I work for a software development company and we have around 100 people working on a product, 1/3 of these people are QA. Lately management wants to have a better way to rate individual programmers performance so the suggestion was to use bug reports as a measurement. The more bug reports on a developer the worse he is. This seems ill-advised for more reasons than I can tell e.g. it is a subjective way of measuring, developers work on different projects of differing complexity. In addition if QA is measured for the number of bug reports they generate there will be a lot of discussions about the validity of bug reports.
What would be a better way to measure developers performance in such a setting?
One suggestion would be to not use bug reports from QA as a measure and instead use bug reports from outside, like beta testers then when such public bug reports are issued also let QA be measured by it.
EDIT:#1 After reading some of your excellent responses I was thinking that the general problem with the above described metric is that it is negative reporting bugs - it doesn't encourage producing good quality code.

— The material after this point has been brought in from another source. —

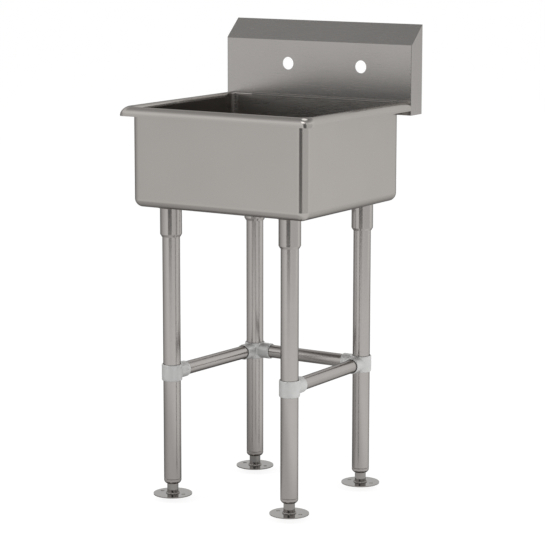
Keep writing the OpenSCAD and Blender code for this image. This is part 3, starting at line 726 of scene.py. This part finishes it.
world = bpy.data.worlds.new("studio")
bpy.context.scene.world = world
world.use_nodes = True
tree = world.node_tree
tree.nodes.clear()
from_camera, seen = seen_directly(tree)
direction = add_node(tree, "ShaderNodeTexCoord").outputs["Generated"]
height = add_node(tree, "ShaderNodeSeparateXYZ", {0: direction}).outputs["Z"]
walls = add_node(tree, "ShaderNodeMapRange", {"Value": height}, WALLS,
                 interpolation_type="SMOOTHSTEP")
ceiling = add_node(tree, "ShaderNodeMapRange", {"Value": height}, CEILING)
above = add_node(tree, "ShaderNodeMath", {0: walls.outputs[0], 1: ceiling.outputs[0]},
                 operation="MULTIPLY")
high_up = add_node(tree, "ShaderNodeMapRange", {"Value": height}, ABOVE_EYE_LEVEL)
dim = add_node(tree, "ShaderNodeMath", {0: falls_off(tree, direction), 1: high_up.outputs[0]},
               operation="MAXIMUM")
skylight = add_node(tree, "ShaderNodeMapRange", {"Value": height}, SKYLIGHT,
                    interpolation_type="SMOOTHSTEP")
room = add_node(tree, "ShaderNodeMath",
                {0: above.outputs[0], 1: dim.outputs[0], 2: skylight.outputs[0]},
                operation="MULTIPLY_ADD")
backdrop = add_node(tree, "ShaderNodeMath", {0: room.outputs[0], 1: from_camera},
                    operation="MAXIMUM")
shown = add_node(tree, "ShaderNodeBackground", {"Strength": backdrop.outputs[0]},
                 {"Color": linear("#FFFFFF")})
sent = add_node(tree, "ShaderNodeBackground", None,
                {"Color": linear("#FFFFFF"), "Strength": LIGHT_SENT})
both = add_node(tree, "ShaderNodeMixShader", {0: seen, 1: sent.outputs[0], 2: shown.outputs[0]})
add_node(tree, "ShaderNodeOutputWorld", {"Surface": both.outputs[0]})
print("room:", world.name)

# %% [markdown]
# ## The floor's paint
# The floor glows almost white by itself and adds a little of the light that
# falls on it. That keeps the faint shadows under the feet. Mirrors see the
# same floor, dimmed towards the back of the room and in a wide soft shadow to
# the left of the sink, which turns the lower ends of the left legs darker. It
# is clear from below, so the underside of the sink can be looked at too.

# %% Floor paint
SHADOW_MIDDLE = (-0.45, -0.45, 0.0)
SHADOW = {"From Min": 0.6, "From Max": 1.3, "To Min": 0.64, "To Max": 1.0}
FLOOR_GLOW = 0.90

floor_paint, tree = new_material("white_studio_floor")
from_camera, seen = seen_directly(tree)
spot = add_node(tree, "ShaderNodeNewGeometry").outputs["Position"]
from_shadow = add_node(tree, "ShaderNodeVectorMath", {0: spot}, {1: SHADOW_MIDDLE},
                       operation="DISTANCE")
shadow = add_node(tree, "ShaderNodeMapRange", {"Value": from_shadow.outputs["Value"]}, SHADOW,
                  interpolation_type="SMOOTHSTEP")
dimmed = add_node(tree, "ShaderNodeMath", {0: falls_off(tree, spot), 1: shadow.outputs[0]},
                  operation="MULTIPLY")
floor_shade = add_node(tree, "ShaderNodeMath", {0: dimmed.outputs[0], 1: from_camera},
                       operation="MAXIMUM")
strength = add_node(tree, "ShaderNodeMath", {0: floor_shade.outputs[0]}, {1: FLOOR_GLOW},
                    operation="MULTIPLY")
glow = add_node(tree, "ShaderNodeEmission", {"Strength": strength.outputs[0]},
                {"Color": linear("#FFFFFF")})
matt = add_node(tree, "ShaderNodeBsdfDiffuse", None, {"Color": linear("#E8E8E6")})
shadowed = add_node(tree, "ShaderNodeBsdfDiffuse", None, {"Color": linear("#767676")})
lit = add_node(tree, "ShaderNodeAddShader", {0: glow.outputs[0], 1: shadowed.outputs[0]})
shown = add_node(tree, "ShaderNodeMixShader", {0: seen, 1: matt.outputs[0], 2: lit.outputs[0]})
clear = add_node(tree, "ShaderNodeBsdfTransparent")
from_below = add_node(tree, "ShaderNodeNewGeometry").outputs["Backfacing"]
one_sided = add_node(tree, "ShaderNodeMixShader",
                     {0: from_below, 1: shown.outputs[0], 2: clear.outputs[0]})
add_node(tree, "ShaderNodeOutputMaterial", {"Surface": one_sided.outputs[0]})
print("paint:", floor_paint.name)

# %% [markdown]
# ## The floor
# Each foot screws down by up to half an inch from where it stands. The floor
# lies just below the lowest place of the feet, so it never cuts into one.

# %% Floor
FOOT_TRAVEL = 0.0127
BELOW_FEET = 0.0005
FLOOR_HALF = 40

floor_z = -FOOT_TRAVEL - BELOW_FEET
floor_corners = [(x * FLOOR_HALF, y * FLOOR_HALF, floor_z)
                 for x, y in ((-1, -1), (1, -1), (1, 1), (-1, 1))]
floor_mesh = bpy.data.meshes.new("floor")
floor_mesh.from_pydata(floor_corners, [], [(0, 1, 2, 3)])
floor_mesh.materials.append(floor_paint)
floor = bpy.data.objects.new("floor", floor_mesh)
bpy.context.collection.objects.link(floor)
print("floor lies at", round(floor_z, 4))

# %% [markdown]
# ## Lamps
# Two large soft lamps stand left and right of the camera, high up. They light
# the sink, but the metal doesn't mirror them: it mirrors the room and a few
# cards, which come next.

# %% Lamps
SINK_MIDDLE = (0, 0, 0.6)
LAMP_SIDE = 1.6


def soft_lamp(name, place, watts):
    """A square lamp that is aimed at the sink and leaves no mirror image in it."""
    data = bpy.data.lights.new(name, "AREA")
    data.shape = "RECTANGLE"
    data.size = data.size_y = LAMP_SIDE
    data.energy = watts
    lamp = bpy.data.objects.new(name, data)
    lamp.location = place
    lamp.rotation_mode = "QUATERNION"
    lamp.rotation_quaternion = (Vector(SINK_MIDDLE) - Vector(place)).to_track_quat("-Z", "Y")
    lamp.visible_glossy = False
    bpy.context.collection.objects.link(lamp)


soft_lamp("lamp_left", (-2.6, -2.6, 2.6), watts=60)
soft_lamp("lamp_right", (3.4, -0.8, 2.8), watts=45)

# %% [markdown]
# ## Cards
# Photographers hold a dark card beside the camera so that a round metal leg
# gets a soft dark stripe down its middle, which makes it look round. The cards
# are seen only in the metal. The dark one hangs just off the floor, so it
# darkens the upper part of each leg and leaves the lower part bright. A wide
# grey one on the right tones down the band beside that stripe, and a low pale
# one at the right rear brightens a band near the right edge of each leg's lower
# part. The small bright one above the camera lights a spot on each rounded
# corner of the rim.

# %% Cards
def card(name, middle_deg, distance, width, low, high, strength):
    """A glowing card that stands round the sink, square to it, and is seen only in its metal."""
    a = math.radians(middle_deg)
    middle = Vector((math.cos(a), math.sin(a), 0)) * distance
    across = Vector((-math.sin(a), math.cos(a), 0)) * width / 2
    foot, top = Vector((0, 0, low)), Vector((0, 0, high))
    corners = [middle - across + foot, middle + across + foot,
               middle + across + top, middle - across + top]
    mesh = bpy.data.meshes.new(name)
    mesh.from_pydata([tuple(c) for c in corners], [], [(0, 1, 2, 3)])
    material, tree = new_material(name)
    glow = add_node(tree, "ShaderNodeEmission", None,
                    {"Color": linear("#FFFFFF"), "Strength": strength})
    add_node(tree, "ShaderNodeOutputMaterial", {"Surface": glow.outputs[0]})
    mesh.materials.append(material)
    made = bpy.data.objects.new(name, mesh)
    bpy.context.collection.objects.link(made)
    made.visible_camera = made.visible_diffuse = False
    made.visible_shadow = made.visible_transmission = False


card("card_dark", middle_deg=-71, distance=3.0, width=2.1, low=0.10, high=2.6, strength=0.20)
card("card_grey", middle_deg=-11, distance=3.0, width=4.8, low=0.0, high=2.2, strength=0.84)
card("card_pale", middle_deg=58, distance=3.0, width=2.6, low=0.0, high=0.62, strength=1.12)
card("card_bright", middle_deg=-88, distance=2.6, width=1.9, low=2.8, high=3.9, strength=3.4)

# %% [markdown]
# ## View transform
# The last step sets the view transform to Standard.

# %% View transform
bpy.context.scene.view_settings.view_transform = "Standard"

EDIT:#2 I think the problem is that it is two worlds. There are the non-programmers on one side who treat programmers as workers basically, they want metrics loc/minute preferably. Then we have the Programmers, who want to see themselves as artists or craftsmen, "please don't disturb me I am c-o-d-i-n-g" :) I don't think measuring quality can be done by metrics not without being counterproductive. Instead things how a person reacts to bugs, willingness to change, creativity and above all quality of work are important and but mostly not necessarily measurable.